Exercise directions:
Pull out every line from the listing that has the word "joints".

──────── Given entries ────────

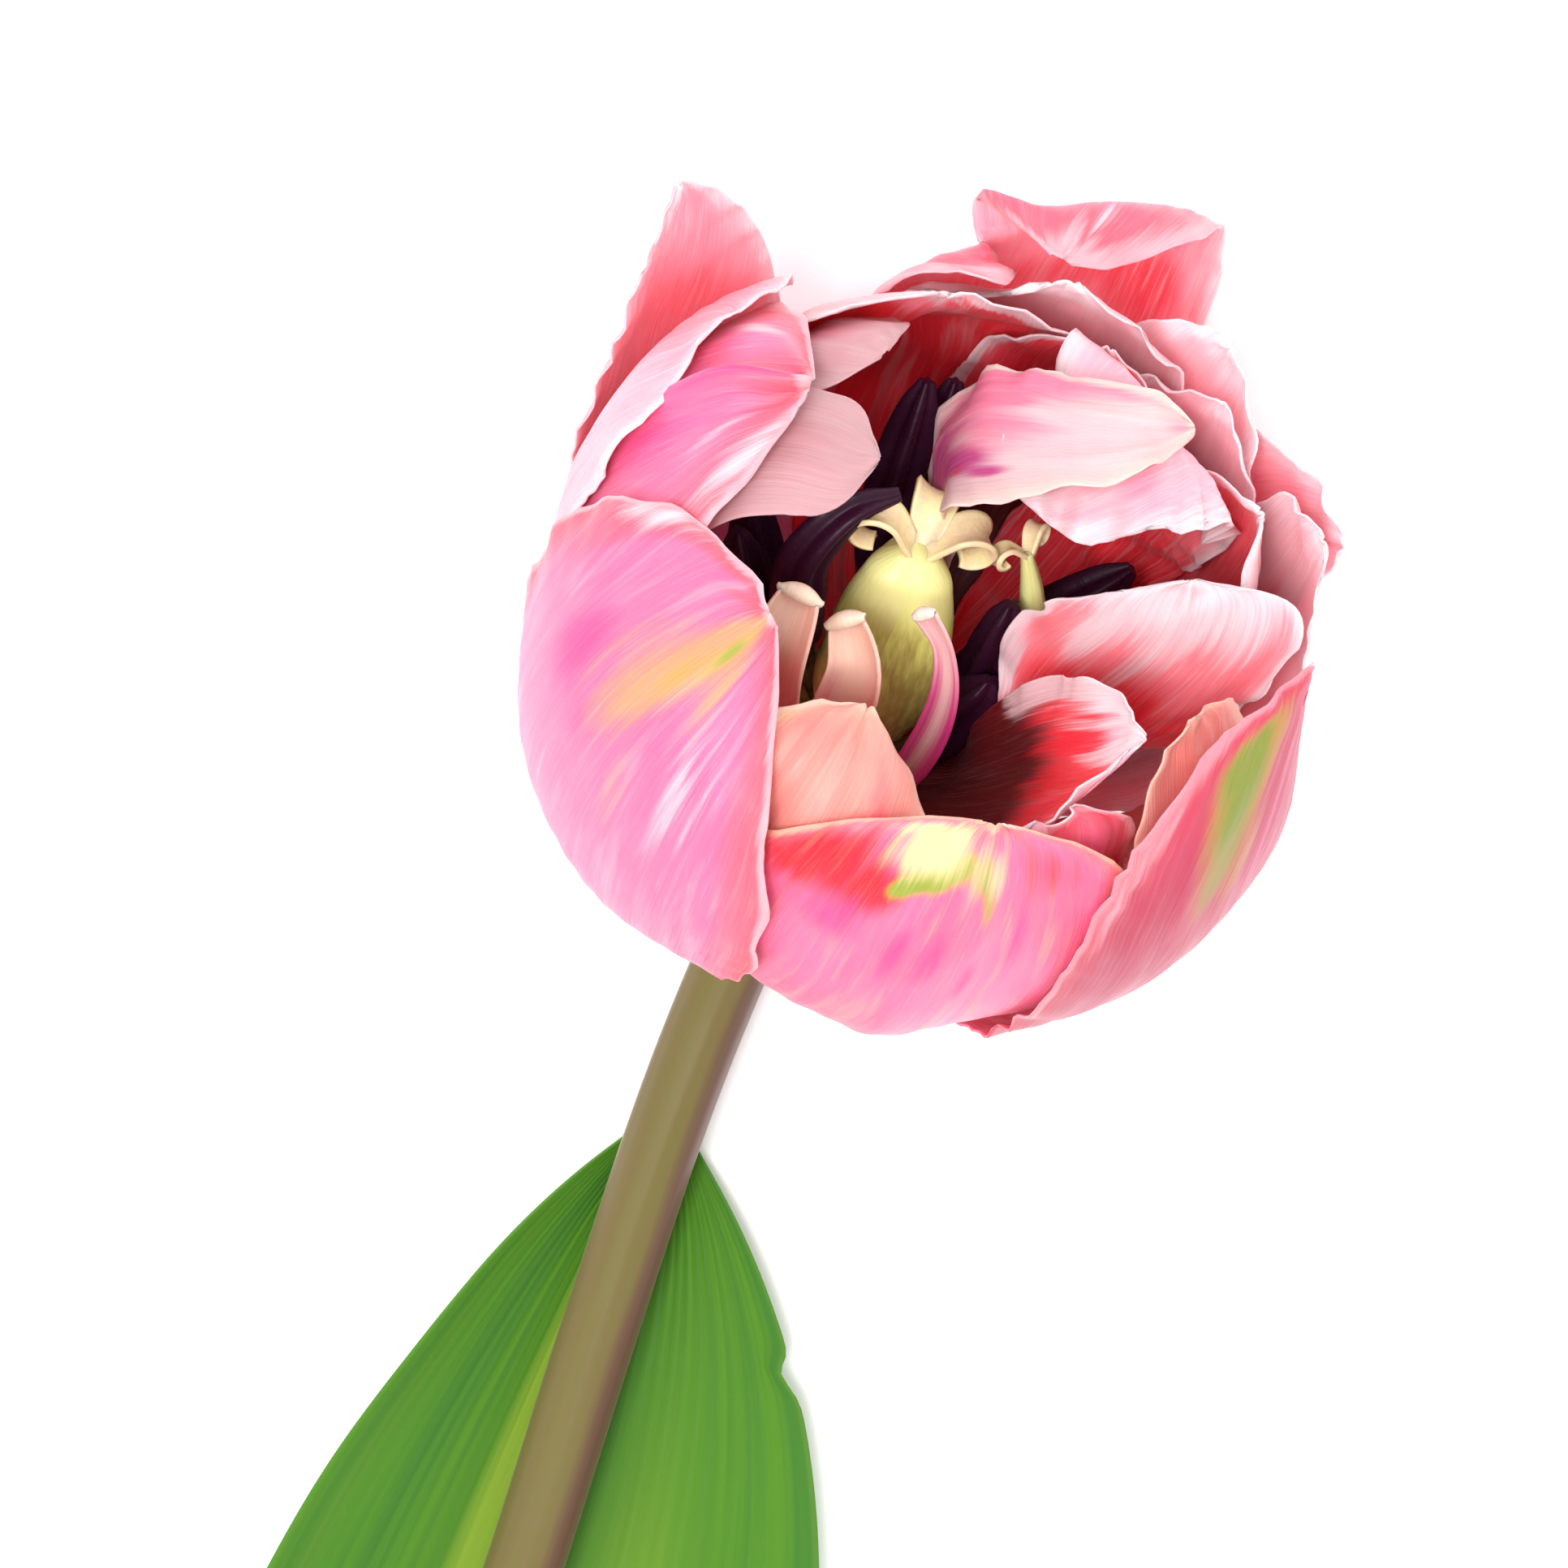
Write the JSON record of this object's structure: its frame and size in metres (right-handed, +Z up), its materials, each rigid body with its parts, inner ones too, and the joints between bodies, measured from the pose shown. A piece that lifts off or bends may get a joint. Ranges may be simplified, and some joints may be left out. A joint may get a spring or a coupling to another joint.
{
  "type": "double tulip",
  "caption": "Single cut double tulip lying on a surface: cupped layered petals round a pistil and dark anthers, round stem bent up at the neck, one broad leaf.",
  "frame": {"origin": "centre of the bounding box in plan, on the surface the flower lies on", "axes": "+X from the cut end of the stem towards the bloom, +Z up, +Y to the left"},
  "size_m": [0.3376, 0.0882, 0.0818],
  "materials": {
    "petal": "satin pink and coral petal skin with pale margins, soft",
    "petaloid": "satin pale pink to cream with magenta streaks",
    "curl": "satin cream",
    "anther": "velvety dark purple",
    "pistil": "waxy yellow green",
    "stem": "smooth olive brown green",
    "leaf": "satin green with fine lengthwise veins"
  },
  "bodies": {
    "root": {"petal_outer_right": "petal", "petal_outer_left": "petal", "petal_outer_back": "petal", "petal_spike": "petal", "petal_front": "petal", "petal_right": "petal", "petal_back_right": "petal", "petal_left_rim": "petal", "petal_back_rim": "petal", "petal_right_mid": "petal", "petal_right_rim": "petal", "petal_left_fold": "petal", "petal_back_red": "petal", "petal_front_gap": "petal", "petal_front_in": "petal", "petal_front_left_in": "petal", "petal_back_small": "petal", "petal_right_in": "petal", "petal_left_curl": "petal", "petal_white_tip": "petal", "petal_front_right_in": "petal", "petal_partition": "petal", "petal_hood": "petal", "petal_petaloid": "petaloid", "side_carpel": "pistil", "ribbon_petaloid": "petaloid", "curl_left": "curl", "curl_middle": "curl", "stamen_back_left": "anther", "stamen_back": "anther", "stamen_left_high": "anther", "stamen_left_low": "anther", "stamen_left_far": "anther", "stamen_right_high": "anther", "stamen_right_low": "anther", "stamen_front_right": "anther", "stamen_front_low": "anther", "pistil": "pistil", "stem": "stem", "leaf": "leaf"}
  },
  "joints": []
}
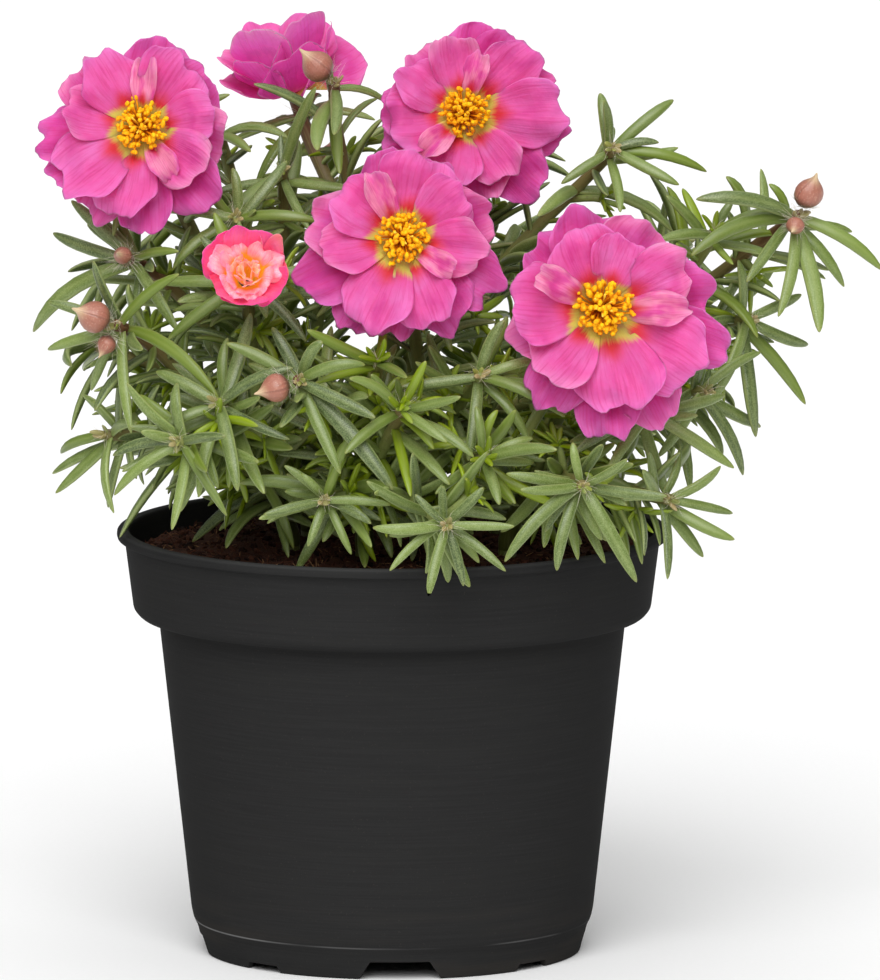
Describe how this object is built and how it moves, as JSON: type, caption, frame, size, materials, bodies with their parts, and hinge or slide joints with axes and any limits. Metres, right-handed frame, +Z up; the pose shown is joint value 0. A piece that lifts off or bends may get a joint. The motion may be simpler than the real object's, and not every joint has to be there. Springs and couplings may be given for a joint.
{
  "type": "potted portulaca",
  "caption": "Moss rose plant with fleshy needle leaves, ruffled open blooms, a half-open bloom and closed buds, growing from soil in a tapered nursery pot.",
  "frame": {"origin": "centre of the pot's foot, on the plane that the pot stands on", "axes": "+Z up, -Y towards the side that most blooms face, +X to the right seen from that side"},
  "size_m": [0.1878, 0.155, 0.2044],
  "materials": {
    "pot": "matte black moulding",
    "soil": "coarse dark peat",
    "leafy_stem": "fleshy, pale green with a frosty bloom",
    "petals": "soft magenta pink, red at the throat",
    "stamens": "orange yellow, powdery",
    "opening_petals": "soft coral pink",
    "opening_heart": "soft cream and orange",
    "bud": "smooth pink brown"
  },
  "bodies": {
    "root": {"pot": "pot", "soil": "soil", "stem_left_front": "leafy_stem", "bud_left": "bud", "bud_left_small": "bud", "bloom_opening_petals": "opening_petals", "bloom_opening_heart": "opening_heart", "stem_left_back": "leafy_stem", "bloom_left_petals": "petals", "bloom_left_stamens": "stamens", "bud_left_upper": "bud", "stem_front": "leafy_stem", "bud_front": "bud", "stem_middle": "leafy_stem", "bloom_middle_petals": "petals", "bloom_middle_stamens": "stamens", "stem_right_front": "leafy_stem", "bloom_right_petals": "petals", "bloom_right_stamens": "stamens", "stem_right_back": "leafy_stem", "bud_right": "bud", "bud_right_small": "bud", "stem_top": "leafy_stem", "bloom_top_petals": "petals", "bloom_top_stamens": "stamens", "bud_top": "bud", "bloom_top_left_petals": "petals", "bloom_top_left_stamens": "stamens", "stem_back_left": "leafy_stem", "bud_back": "bud", "stem_back_right": "leafy_stem"}
  },
  "joints": []
}
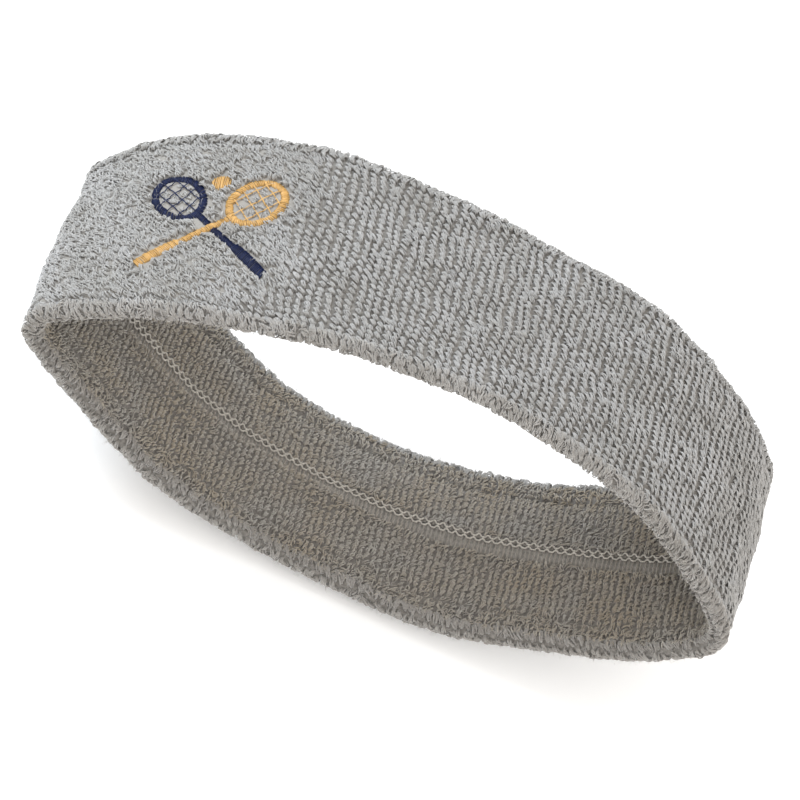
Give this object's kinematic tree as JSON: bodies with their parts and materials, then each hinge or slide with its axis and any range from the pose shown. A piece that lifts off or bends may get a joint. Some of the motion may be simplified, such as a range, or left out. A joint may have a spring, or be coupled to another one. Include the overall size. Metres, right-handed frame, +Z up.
{
  "type": "sports headband",
  "caption": "Double-ply knitted terry sports headband with an embroidered emblem, lying on its side as a flattened loop.",
  "frame": {"origin": "on the table under the middle of the loop, at the centre of the box's lower face", "axes": "+X along the long way of the flattened loop, +Y along the wearer's up direction across the band's width, +Z up from the table"},
  "size_m": [0.163, 0.05, 0.0745],
  "materials": {
    "terry": "looped cotton pile",
    "knit": "plain knit",
    "seam_thread": "textured thread",
    "elastic": "covered elastic yarn",
    "navy_thread": "satin stitch",
    "gold_thread": "satin stitch",
    "bobbin_thread": "fine thread",
    "backing": "non-woven stabiliser"
  },
  "bodies": {
    "root": {"face_terry": "terry", "upper_rim_terry": "terry", "lower_rim_terry": "terry", "upper_lining_terry": "terry", "lower_lining_terry": "terry", "ground_knit": "knit", "upper_welt": "knit", "lower_welt": "knit", "seam_needle_thread": "seam_thread", "seam_looper_thread": "seam_thread", "face_elastic_yarns": "elastic", "lining_elastic_yarns": "elastic", "navy_racket_satin": "navy_thread", "navy_strings": "navy_thread", "navy_underlay": "navy_thread", "gold_racket_satin": "gold_thread", "gold_ball_satin": "gold_thread", "gold_strings": "gold_thread", "gold_underlay": "gold_thread", "bobbin_thread": "bobbin_thread", "backing_patch": "backing"}
  },
  "joints": []
}
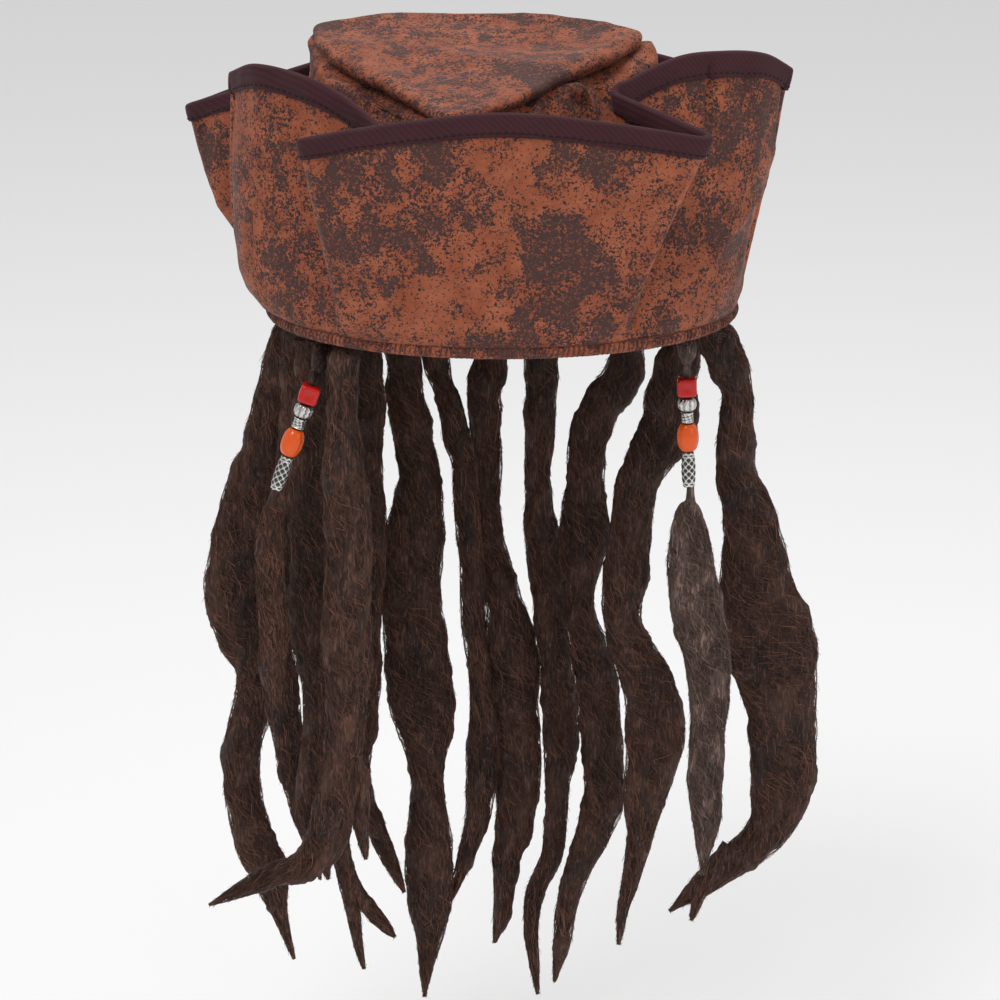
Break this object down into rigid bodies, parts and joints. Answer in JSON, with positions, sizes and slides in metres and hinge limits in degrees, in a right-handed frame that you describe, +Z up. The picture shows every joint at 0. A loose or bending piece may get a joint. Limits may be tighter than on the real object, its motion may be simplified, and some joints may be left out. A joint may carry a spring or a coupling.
{
  "type": "pirate hat with dreadlocks",
  "caption": "Costume pirate hat with a turned-up pleated brim, soft crown and beaded dreadlocks that hang from inside the head opening.",
  "frame": {"origin": "centre of the head opening, at the level of the base seam", "axes": "+X to the wearer's left, +Y to the back of the hat, +Z up out of the crown; the hair hangs below the origin"},
  "size_m": [0.3057, 0.2173, 0.5071],
  "materials": {
    "suede_outer": "printed faux suede, rust orange with dark brown patches",
    "suede_inner": "printed faux suede",
    "suede_side": "printed faux suede, wrinkled",
    "suede_tip": "printed faux suede, wrinkled",
    "seam_ridge": "folded seam allowance",
    "binding": "twill bias tape with one row of stitching",
    "base_thread": "overlocked thread edge",
    "lining": "dark woven lining",
    "sweatband": "woven tape",
    "weft": "woven tape carrying the hair",
    "hair": "felted synthetic hair, fuzzy",
    "bead_red": "glossy",
    "bead_orange": "glossy",
    "bead_silver": "antiqued metal"
  },
  "bodies": {
    "hat": {"crown_tip": "suede_tip", "crown_seam_ridge": "seam_ridge", "crown_side": "suede_side", "crown_lining": "lining", "brim_outer": "suede_outer", "brim_inner": "suede_inner", "brim_binding": "binding", "base_seam": "base_thread", "sweatband": "sweatband", "hair_weft_band": "weft"},
    "lock_left_1": {"lock_left_1": "hair"},
    "lock_left_2": {"lock_left_2": "hair"},
    "lock_left_3": {"lock_left_3": "hair"},
    "lock_left_4": {"lock_left_4": "hair"},
    "lock_left_5": {"lock_left_5": "hair"},
    "lock_left_6": {"lock_left_6": "hair"},
    "lock_back_1": {"lock_back_1": "hair"},
    "lock_back_2": {"lock_back_2": "hair"},
    "lock_back_3": {"lock_back_3": "hair"},
    "lock_back_4": {"lock_back_4": "hair"},
    "lock_back_5": {"lock_back_5": "hair"},
    "lock_right_1": {"lock_right_1": "hair"},
    "lock_right_2": {"lock_right_2": "hair"},
    "strand_right": {"strand_right": "hair"},
    "strand_left": {"strand_left": "hair"},
    "bead_red_left": {"bead_red_left": "bead_red"},
    "bead_rosette_left": {"bead_rosette_left": "bead_silver"},
    "bead_tube_left": {"bead_tube_left": "bead_silver"},
    "bead_orange_left": {"bead_orange_left": "bead_orange"},
    "bead_long_left": {"bead_long_left": "bead_silver"},
    "bead_red_right": {"bead_red_right": "bead_red"},
    "bead_rosette_right": {"bead_rosette_right": "bead_silver"},
    "bead_tube_right": {"bead_tube_right": "bead_silver"},
    "bead_orange_right": {"bead_orange_right": "bead_orange"},
    "bead_long_right": {"bead_long_right": "bead_silver"}
  },
  "joints": [
    {"name": "swing_lock_left_1", "type": "hinge", "parent": "hat", "child": "lock_left_1", "pos_m": [-0.09837, 0.004, -0.0105], "axis": [-1, 0, 0], "range_deg": [-2, 30]},
    {"name": "swing_lock_left_2", "type": "hinge", "parent": "hat", "child": "lock_left_2", "pos_m": [-0.096, -0.012, -0.0105], "axis": [-1, 0, 0], "range_deg": [-2, 30]},
    {"name": "swing_lock_left_3", "type": "hinge", "parent": "hat", "child": "lock_left_3", "pos_m": [-0.09, -0.029, -0.0105], "axis": [-1, 0, 0], "range_deg": [-2, 30]},
    {"name": "swing_lock_left_4", "type": "hinge", "parent": "hat", "child": "lock_left_4", "pos_m": [-0.07266, -0.053, -0.0105], "axis": [-1, 0, 0], "range_deg": [-2, 30]},
    {"name": "swing_lock_left_5", "type": "hinge", "parent": "hat", "child": "lock_left_5", "pos_m": [-0.06497, 0.059, -0.0105], "axis": [1, 0, 0], "range_deg": [-2, 30]},
    {"name": "swing_lock_left_6", "type": "hinge", "parent": "hat", "child": "lock_left_6", "pos_m": [-0.08, 0.04, -0.0105], "axis": [1, 0, 0], "range_deg": [-2, 30]},
    {"name": "swing_lock_back_1", "type": "hinge", "parent": "hat", "child": "lock_back_1", "pos_m": [-0.049, 0.068, -0.0105], "axis": [1, 0, 0], "range_deg": [-2, 35]},
    {"name": "swing_lock_back_2", "type": "hinge", "parent": "hat", "child": "lock_back_2", "pos_m": [-0.03287, 0.074, -0.0105], "axis": [1, 0, 0], "range_deg": [-2, 35]},
    {"name": "swing_lock_back_3", "type": "hinge", "parent": "hat", "child": "lock_back_3", "pos_m": [-0.0055, 0.0778, -0.0105], "axis": [1, 0, 0], "range_deg": [-2, 35]},
    {"name": "swing_lock_back_4", "type": "hinge", "parent": "hat", "child": "lock_back_4", "pos_m": [0.02, 0.0765, -0.0105], "axis": [1, 0, 0], "range_deg": [-2, 35]},
    {"name": "swing_lock_back_5", "type": "hinge", "parent": "hat", "child": "lock_back_5", "pos_m": [0.06042, 0.062, -0.0105], "axis": [1, 0, 0], "range_deg": [-2, 35]},
    {"name": "swing_lock_right_1", "type": "hinge", "parent": "hat", "child": "lock_right_1", "pos_m": [0.08878, 0.034, -0.0105], "axis": [1, 0, 0], "range_deg": [-2, 30]},
    {"name": "swing_lock_right_2", "type": "hinge", "parent": "hat", "child": "lock_right_2", "pos_m": [0.09837, 0.004, -0.0105], "axis": [1, 0, 0], "range_deg": [-2, 35]},
    {"name": "swing_strand_right", "type": "hinge", "parent": "hat", "child": "strand_right", "pos_m": [0.086, -0.04, -0.0105], "axis": [-1, 0, 0], "range_deg": [-2, 35]},
    {"name": "swing_strand_left", "type": "hinge", "parent": "hat", "child": "strand_left", "pos_m": [-0.083, -0.042, -0.0105], "axis": [-1, 0, 0], "range_deg": [-2, 30]},
    {"name": "spin_bead_red_left", "type": "hinge", "parent": "strand_left", "child": "bead_red_left", "pos_m": [-0.08972, -0.05227, -0.03075], "axis": [0.3309, 0.0331, 0.9431], "continuous": true},
    {"name": "spin_bead_rosette_left", "type": "hinge", "parent": "strand_left", "child": "bead_rosette_left", "pos_m": [-0.09248, -0.05255, -0.03863], "axis": [0.3309, 0.0331, 0.9431], "continuous": true},
    {"name": "spin_bead_tube_left", "type": "hinge", "parent": "strand_left", "child": "bead_tube_left", "pos_m": [-0.09458, -0.05276, -0.04462], "axis": [0.3309, 0.0331, 0.9431], "continuous": true},
    {"name": "spin_bead_orange_left", "type": "hinge", "parent": "strand_left", "child": "bead_orange_left", "pos_m": [-0.09781, -0.05308, -0.05381], "axis": [0.3309, 0.0331, 0.9431], "continuous": true},
    {"name": "spin_bead_long_left", "type": "hinge", "parent": "strand_left", "child": "bead_long_left", "pos_m": [-0.10299, -0.0536, -0.06857], "axis": [0.3309, 0.0331, 0.9431], "continuous": true},
    {"name": "spin_bead_red_right", "type": "hinge", "parent": "strand_right", "child": "bead_red_right", "pos_m": [0.08628, -0.04, -0.03051], "axis": [-0.0328, 0, 0.9995], "continuous": true},
    {"name": "spin_bead_rosette_right", "type": "hinge", "parent": "strand_right", "child": "bead_rosette_right", "pos_m": [0.08655, -0.04, -0.03886], "axis": [-0.0328, 0, 0.9995], "continuous": true},
    {"name": "spin_bead_tube_right", "type": "hinge", "parent": "strand_right", "child": "bead_tube_right", "pos_m": [0.08676, -0.04, -0.0452], "axis": [-0.0328, 0, 0.9995], "continuous": true},
    {"name": "spin_bead_orange_right", "type": "hinge", "parent": "strand_right", "child": "bead_orange_right", "pos_m": [0.08708, -0.04, -0.05495], "axis": [-0.0328, 0, 0.9995], "continuous": true},
    {"name": "spin_bead_long_right", "type": "hinge", "parent": "strand_right", "child": "bead_long_right", "pos_m": [0.08759, -0.04, -0.07059], "axis": [-0.0328, 0, 0.9995], "continuous": true}
  ],
  "couplings": [
    {"joint": "swing_lock_left_2", "follows": "swing_lock_left_1", "ratio": 1},
    {"joint": "swing_lock_left_3", "follows": "swing_lock_left_1", "ratio": 1},
    {"joint": "swing_lock_left_4", "follows": "swing_lock_left_1", "ratio": 1},
    {"joint": "swing_strand_left", "follows": "swing_lock_left_1", "ratio": 1},
    {"joint": "swing_lock_back_2", "follows": "swing_lock_back_1", "ratio": 1},
    {"joint": "swing_lock_back_3", "follows": "swing_lock_back_1", "ratio": 1}
  ]
}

────────

Task output:
Write the JSON record of this object's structure: its frame and size in metres (right-handed, +Z up), its materials, each rigid body with its parts, inner ones too, and the joints between bodies, measured from the pose shown. A piece that lifts off or bends may get a joint. Ranges may be simplified, and some joints may be left out. A joint may get a spring or a coupling to another joint.
  "joints": []
Describe how this object is built and how it moves, as JSON: type, caption, frame, size, materials, bodies with their parts, and hinge or slide joints with axes and any limits. Metres, right-handed frame, +Z up; the pose shown is joint value 0. A piece that lifts off or bends may get a joint. The motion may be simpler than the real object's, and not every joint has to be there. Springs and couplings may be given for a joint.
  "joints": []
  "joints": []
Break this object down into rigid bodies, parts and joints. Answer in JSON, with positions, sizes and slides in metres and hinge limits in degrees, in a right-handed frame that you describe, +Z up. The picture shows every joint at 0. A loose or bending piece may get a joint. Limits may be tighter than on the real object, its motion may be simplified, and some joints may be left out. A joint may carry a spring or a coupling.
  "joints": [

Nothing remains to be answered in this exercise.